To begin with, it is essential to recognize that nearly all the money presently in circulation in Canada (and throughout the capitalist world), about 97%, the money all of us must use in order to carry out daily economic transactions, has not been supplied by governments, as is widely believed, but has come into being as loans made by private banks. Without private-bank lending we would have hardly any money at all, and our economy would be virtually paralyzed. And where do the banks get the money they lend? They create it out of nothing! When borrowers are granted loans, the banks create brand new money simply by making computer entries in the accounts of the borrowers. But of course when the banks make loans, they require that we borrowers put up valuable collateral, and if we fail to pay back not only the principal of the loan but also the interest, they take over our collateral – as they are presently doing on a massive scale in the U.S., with little regard for the suffering they are causing. This is the kind of power the private banks have been granted. It involves a highly unjust concentration of power, amenable to prodigious abuses like those which brought on the 2008 financial meltdown in the U.S.

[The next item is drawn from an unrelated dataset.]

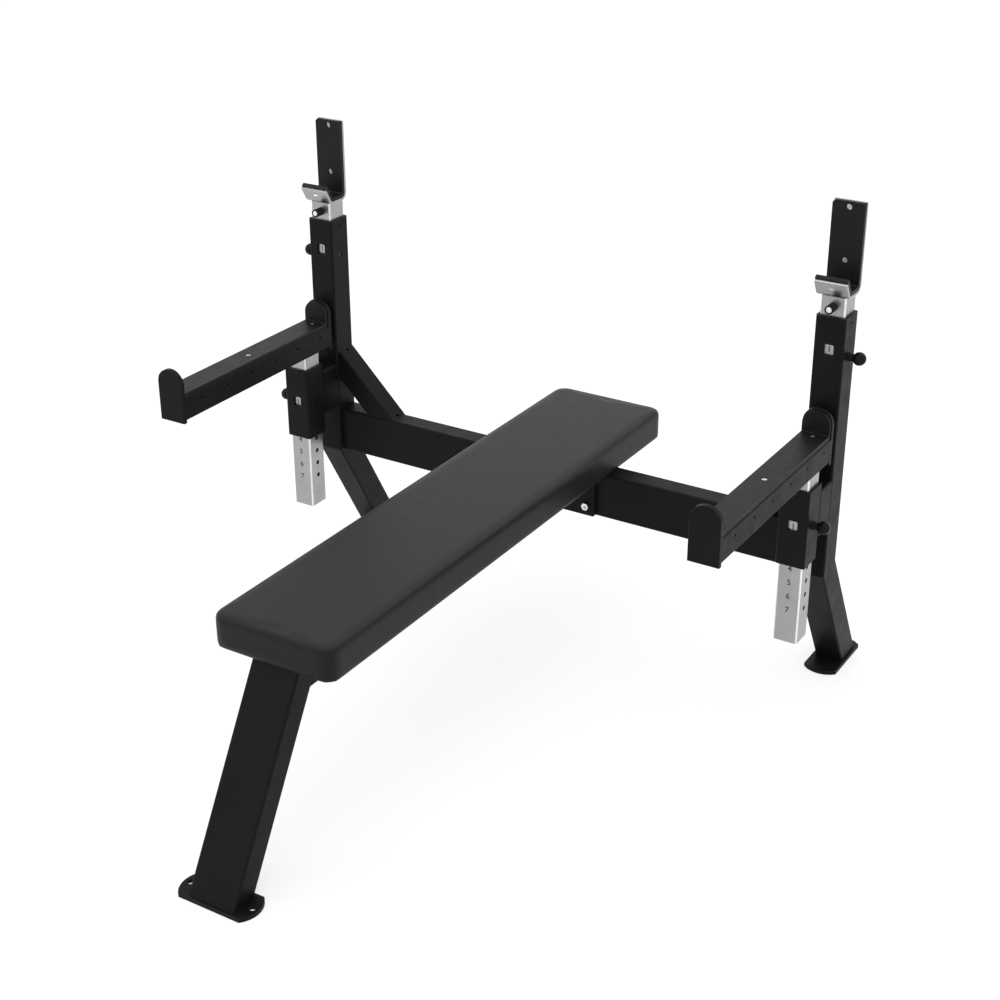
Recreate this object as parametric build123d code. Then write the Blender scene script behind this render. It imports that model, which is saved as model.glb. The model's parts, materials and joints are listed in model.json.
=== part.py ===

But this is not the worst of it. When our private banks create nearly all our money supply by lending it into existence, they create money for the principal of their loans, but do not create money for the interest that they require to be paid. This is the most fundamental and far reaching of the afflictions with which our present money system plagues every aspect of our society. Its impact is all the more devastatingly potent because it operates silently and invisibly, unobserved and unnoticed, beneath our awareness, and outside our consciousness. Borrowers – individuals, businesses, governments – urgently need money to pay interest on their loans. But money for interest has not been created. We have a debt-money system. Hardly any debt-free money – money free from the requirement that interest be paid – exists. Borrowers are thrown into competition with each other to obtain money which has been created only as principal to pay back both principal and interest, and also to have additional money for their own use. Moreover, those who owe little or nothing are dependent on this same money supply, which has been created as debt, and they, too, join the competition for use of this limited supply of money.
So where can additional money be obtained? One possibility is through the sort of economic growth which depletes the resources of our finite global ecological system. Thus our money system promotes environmental destruction by stimulating a drive toward unsustainable economic growth. Where else can additional money be obtained? Through further borrowing from the banks at further interest, further exacerbating the problem. Some people, especially the economically more vulnerable, those already in or verging on poverty, unavoidably default on their loans, enabling the banks to foreclose on their collateral. Thus our money system promotes ever-increasing disparities between the rich and poor, with manifold, well-known resulting ills. The business of private banking, with its incredible access to the power to create money out of nothing, attracts ambitious careerists who become increasingly ruthless and arrogant as they exploit relatively powerless people, as we have seen in the 2008 financial meltdown.
In our society with its debt-money system, some people may go to heroic extremes to promote and to express charitable impulses. But charity can never be enough to overcome the chronic scarcity within our economy caused by lack of money for interest payments. Indeed, charity cannot thrive in the context of inescapable competition for scarce money. A pervasive economic insecurity intensifies the competition. Our debt-money system fluctuates between inflation and recession. Businesses, in order to gain money for debt payments – interest plus principal – strive in any ways possible to push up prices, and facing increasing prices on top of their own debt payments, workers press for higher wages. Inflation pressures result. As borrowings grow in the quest for money to cover interest, defaults build up and the economy collapses. Only the banks continually prosper, collecting interest while the economy expands and taking over collateral when the collapse occurs. This system constantly undermines impulses toward kindliness and caring.
Recent pressures to pay off growing government debts, in Canada, the U.S., and beyond, appears sensible, but this process brings our society neither solvency nor prosperity. As tax receipts are used to pay off debt, the banks are enriched by the interest payments they receive, further concentrating wealth and power. But the money repaid as principal is destroyed, reducing the money supply, and bringing down the economy. Paying off debt is not a viable solution to the problems of a debt-money system. The only viable solution is to break away from this debt-money system.
For Canada, the direction we need to take is clear. We need to revive use of the creative powers of the Bank of Canada to provide abundant interest-free, debt-free money to meet public needs. This practice can create conditions enabling us to move toward ameliorating the entire range of social and environmental problems endangering our future. Reviving these powers of the Bank of Canada is not a panacea. Pressures inevitably will arise to use Bank of Canada-created money for destructive purposes. The public, largely through civil society organizations, needs to become well informed about monetary issues, and carefully monitor monetary policy to assure that the powers of the Bank of Canada are democratically controlled for public welfare. Working effectively on this issue is crucial to enable our invaluable civil society organizations to progress toward reaching their humane, caring, environmentally sensitive goals.